The book contains several handfuls of short vignettes -- prescriptions on a number of topics, from a few sentences to a few pages long, for what he thinks you should do if you run your own company, and why. Taken together, they describe a vision of corporate life lived honorably and joyfully, to the benefit of all -- stockholders, customers, employees and the community at large. And it all sounds so simple!
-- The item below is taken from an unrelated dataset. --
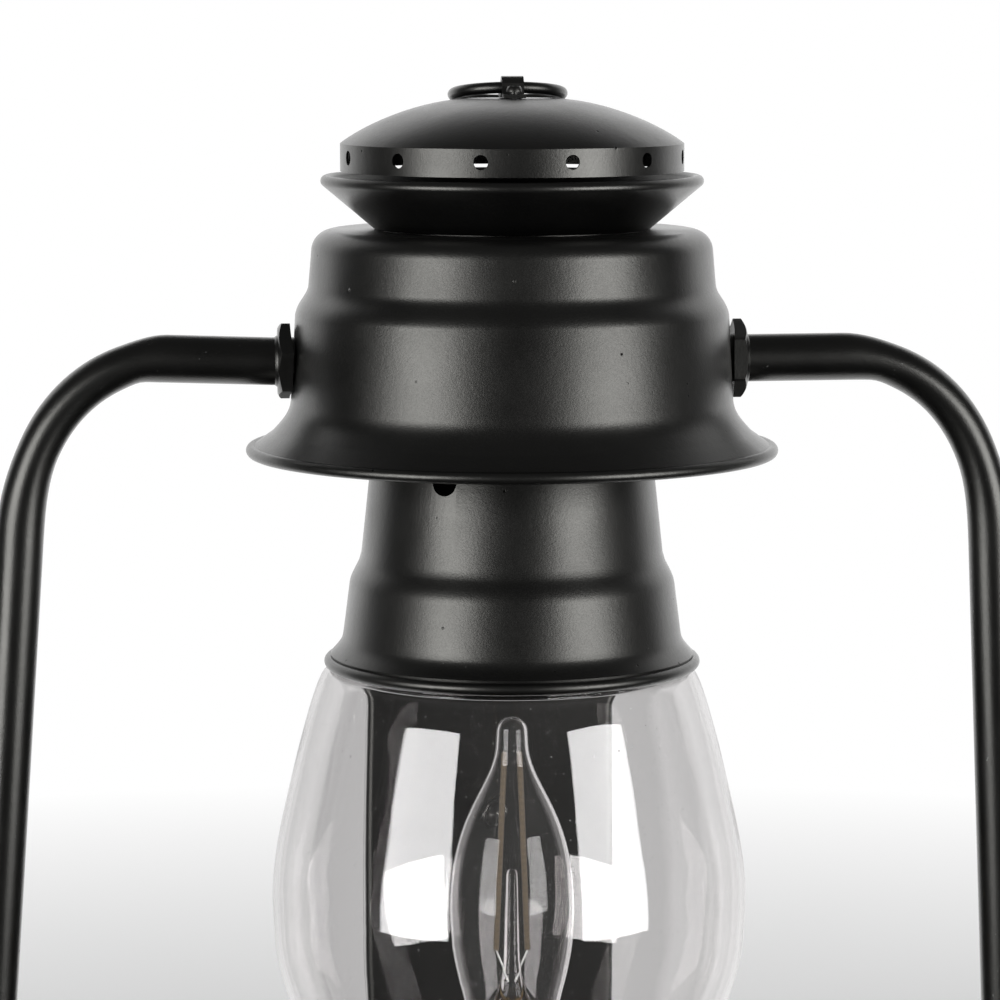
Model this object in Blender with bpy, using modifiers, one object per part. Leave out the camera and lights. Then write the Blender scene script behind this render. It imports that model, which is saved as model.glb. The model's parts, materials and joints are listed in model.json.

You read what he says about the photocopier, for example (did you know that the most important job in doing a late night deal may be running the photocopier, which is why the CEO will do it if there's no one else available?), or about locating your headquarters (Mars?, not quite, but there's an influence there!), and you say, "hey, *I* could do that if I were running a company, and it sure would make things better!" From how to create advertising (Avis had only half the resources of Hertz, so they figured they had to buy advertising with more than twice the impact in order to beat their competition) to how *not* to structure the executive committee, Townsend writes brilliantly funny exposes of how corporations usually work and of the obvious alternatives that, once pointed out, sound convincing and empowering. And he's not just guessing; he did all these things, and Wall Street rewarded the corporations that winningly hired him to do so.
If you're feeling down, disheartened, or unsure that work life will ever make you proud or happy, then Townsend's humorously-told stories of an insightful pruning of overweight corporations into trim fighting firms -- firms which actually respect people, both without and within -- may make your year.
Can't recommend it highly enough. Deserves to be on every well-intentioned leader's bookshelf.